Yeah... to my grandma it's easier to make a good stuff from digital than from film XD. Sorry, but definitely it is you who doesn't know what is talking about 🙂

Miki Zazpiki on Aug 27, 2013


It doesn't make any difference at all. Film can certainly look like crap if you're careless with it, not to mention to the fact that it will be probably overloaded with cc, cgi, non-sense and non-stop boring action sequences with hundred of elements exploding on screen (see star trek into darkness) so at this point, with all those toppings, I can't tell no more which way a film was shoot. So... the key here, to me, is to go just with a dark and dense aesthetic, too keep it real (Yeah, in a star wars context)... but hey, this is my taste.

Lautaro on Aug 22, 2013


It does, a lot!

Miki Zazpiki on Aug 27, 2013


Hey Ethan, we've got a correction. The source of this news is actually us -- -- which was later picked up by TFN, as noted in their fine print. Thanks!

Boba Fett Fan Club on Aug 23, 2013


Film can't die yet, I haven't had a chance to play w/it yet.

Reuel Gomez on Aug 23, 2013


Then Do it NOW! it's getting harder and harder to get a hold of film these days. Get a camera and film. It's fun

Hankcoca on Aug 25, 2013


Film is as easy to play as always. Don't know in Sri Lanka...

Miki Zazpiki on Aug 27, 2013


Yeah, I'm a high-school sophmore. What's more important to me at this point is that I get good grades so I can go to film school.

Reuel Gomez on Aug 28, 2013


Well, definitely good that he's sticking with what he knows. Though, with all the "crisp glitz" that filters through with the new ST's, I don't see that it matters a whole lot. Yes. I just coined that phrase. "Crisp glitz." Saw it here first folks.

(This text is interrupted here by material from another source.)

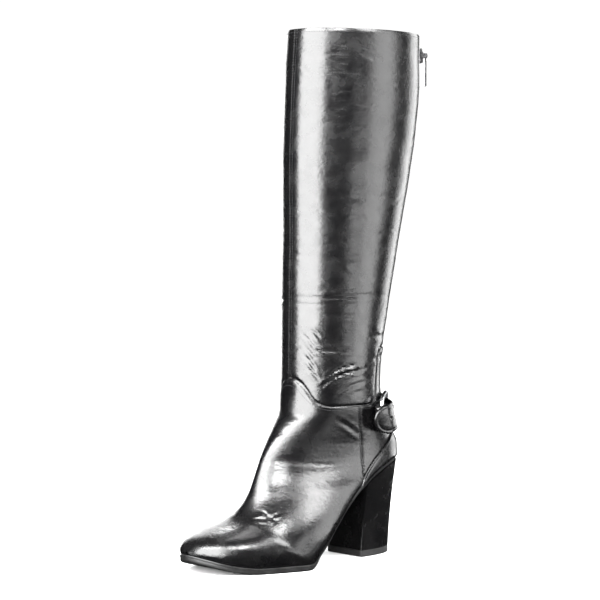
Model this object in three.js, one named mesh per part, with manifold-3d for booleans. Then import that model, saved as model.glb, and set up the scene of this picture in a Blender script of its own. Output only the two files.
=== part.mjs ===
import * as THREE from 'three';
import Module from 'manifold-3d';

// A knee-high block-heel boot for the left foot, standing empty on its sole.
// Millimetres, +Z up. The toe points to -Y and +X is the outer side.
// The origin is the centre of the heel's tread face, on the floor.

const wasm = await Module();
wasm.setup();

// Driving sizes of the last
const FOOT_LENGTH = 231;
const BALL_WIDTH = 90;
const HEEL_HEIGHT = 87;
const ANKLE_RISE = 73;
const TOE_SPRING = 11;

// Driving sizes of the shaft
const BOOT_HEIGHT = 475;
const ANKLE_DEPTH = 98;
const ANKLE_WIDTH = 77;
const CALF_DEPTH = 143;
const CALF_WIDTH = 92;
const ANKLE_FORWARD = 72;
const SHAFT_LEAN = 28;

// Walls, soles and clearances
const SHAFT_WALL = 1.4;
const FOOT_STEP = 0.9;
const FIT_GAP = 0.3;
const WAIST_THICKNESS = 4;
const FOREFOOT_THICKNESS = 5.5;
const FOREFOOT_MARGIN = 1.7;
const WAIST_MARGIN = 0.3;
const HEEL_MARGIN = 0.5;
const INSOLE_THICKNESS = 2;
const COUNTER_THICKNESS = 1.1;

// The block heel
const TREAD_LENGTH = 48;
const TREAD_WIDTH = 47;
const TREAD_BACK = 7;
const BREAST_FORWARD = 58;
const LIFT_THICKNESS = 6;

// Facets
const AROUND = 36;

const ANKLE_HEIGHT = HEEL_HEIGHT + ANKLE_RISE;
const SHAFT_HEIGHT = BOOT_HEIGHT - ANKLE_HEIGHT;
const ORIGIN_FORWARD = TREAD_BACK + TREAD_LENGTH / 2;

// The underside of the sole: heel is a share of the heel height, toe one of the toe spring
const TREAD_LINE = [
  { along: -0.10, heel: 1.025, toe: 0 },
  { along: 0.00, heel: 1.000, toe: 0 },
  { along: 0.11, heel: 0.935, toe: 0 },
  { along: 0.24, heel: 0.795, toe: 0 },
  { along: 0.34, heel: 0.605, toe: 0 },
  { along: 0.42, heel: 0.400, toe: 0 },
  { along: 0.49, heel: 0.195, toe: 0 },
  { along: 0.535, heel: 0.070, toe: 0 },
  { along: 0.585, heel: 0, toe: 0 },
  { along: 0.79, heel: 0, toe: 0 },
  { along: 0.87, heel: 0, toe: 0.18 },
  { along: 0.93, heel: 0, toe: 0.48 },
  { along: 1.00, heel: 0, toe: 1.00 },
  { along: 1.10, heel: 0, toe: 1.90 },
];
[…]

avconsumer2 on Aug 23, 2013


Digital is ever improving. Every year, the gap between 35mm film and the latest and greatest digital camera gets more and more narrow. In my opinion, the 'film over digital' advocates should start filming their films in 65mm. Digital is very close to 35mm film, but it's certainly a ways away from things like 65mm or 70mm IMAX formats. Digital will eventually catch and surpass film's only natural. The photo-chemical process will only be able to go so far. 4 and 5k digital cameras are what people are working with now, and it's very close to 35mm film quality...but one day, that will be 10K, or 15K. I'd recommend 'Side by Side', an EXCEPTIONAL documentary on the film to digital transition. Now, on topic...I'm cool with Abrams sticking with 35mm, in this day and age, it's not a huge difference maker...but still, good for him. I'm curious if he will film any of it in 65mm or IMAX? That would be fun. Certainly the film will likely be released in IMAX like every major blockbuster, it would just be cool for it to have sequences shot in the format. I wouldn't be surprised if Disney converted it to 3D, either, which would be fine by me.

Chris Groves on Aug 23, 2013


Film quality isn't all about high definition. It's more about the visual appearance. The original Star Wars was filmed on cheap stock to save budget but the look of that cheap stock is what's familiar to fans so the Star Wars films are inadvertently tied to having a slightly grainy look which has never damaged the popularity of the films. Where budget is available to make deeper choices than money-related, film makers will consider the different appearance film stocks offer to the look of the film. For example from some older stocks I used on 8mm, Kodachrome 40 was fantastic for capturing rich summer sunlit colours in a fine grain, high sharpness while Fujichrome RT200T was good for creating gritty low res images for urban of horror movie looks in low-light conditions. It's for the same reasons that films may be shot on 70mm, regular 35mm, half-frame 35, super 16 or even super 8mm. Filmstock is a range of tools for making movies. High Definition isn't everything in making films. I grew up on and learned film production on both film and video formats and appreciate what you say about digital, it certainly has improved and provided the means for amateur films to reach major cinema screens with ease but no matter what digital offers film formats are still an important means to make movies in the same way that people still want vinyl records!

Picture House on Aug 26, 2013


Picture quality it's not only a matter of "definition". In colour rendition digital is the same shit now that it was at the very beginning, no road to improve this... Also digital has very poor exposure latitude and only 30% contrast compared to film.

Miki Zazpiki on Aug 27, 2013


All of those things are improving with time, though.

Chris Groves on Aug 27, 2013


I'm crossing this movie off my Christmas list.

cobrazombie on Aug 24, 2013


Star Wars Episode 1 was shot in film, and by the way digital is catching up fast and I don't think we will only miss film in the nostalgic sense or when it comes to workflow but it won't be like we lost quality. Digital is not there yet but it will be, it will be.

Hankcoca on Aug 25, 2013


See that phrase, "film nerd" ...appreciating film for it's wide range of qualities does not make a person a "nerd" of any description. Go look it up in the dictionary.

Picture House on Aug 26, 2013


Digital is crap, and is video, not "film". That's why ALL big budget productions (not the ones with tons of special effects) are ALWAYS shot on film and digital video is not an option for them. Digital is ok for amateurs and wannabes.

Miki Zazpiki on Aug 27, 2013


The Star Wars prequels may not have been good on digital, but that was the early generation of it. You want to see high quality digital, watch Avatar. That's how it's done.